Learning across the generations isn’t simply about sharing knowledge, it is a means of developing know how and building social care within the curriculum. As a commentator on the podcast identified, social sensitivity is key to the process. Alex Beard used this as a focus for teenagers and how to get the engaged in their learning and it came to, in my opinion, a fantastic idea, that teenagers really are the R&D experts. Yet at present with a constant focus on exam timetables, do they have the opportunities to fully develop their skills as learners?

What should always be remembered is a simple fact, what stimulates the brain the most is learning at any age! The podcasts suggests that career pathways will be changed more than once in a persons life and thus continuous learning will be required.
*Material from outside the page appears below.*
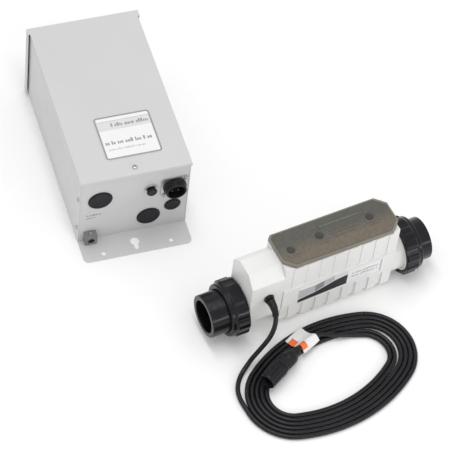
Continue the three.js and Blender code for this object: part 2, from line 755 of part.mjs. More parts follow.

In Wales, we have an opportunity to re-imagine learning, to think of the environment in which we learn differently and to know that both old and young have a role to play in securing our future, building a better cleaner world and caring for each other.

Yet the key to success will have to be built around the creative process, to learn that play is about attitude and the way we engage with the world. Allow the space to learn from mistakes, allow the opportunity to take risks and this doesn’t always have to be by following the norm of a classroom as they appear today.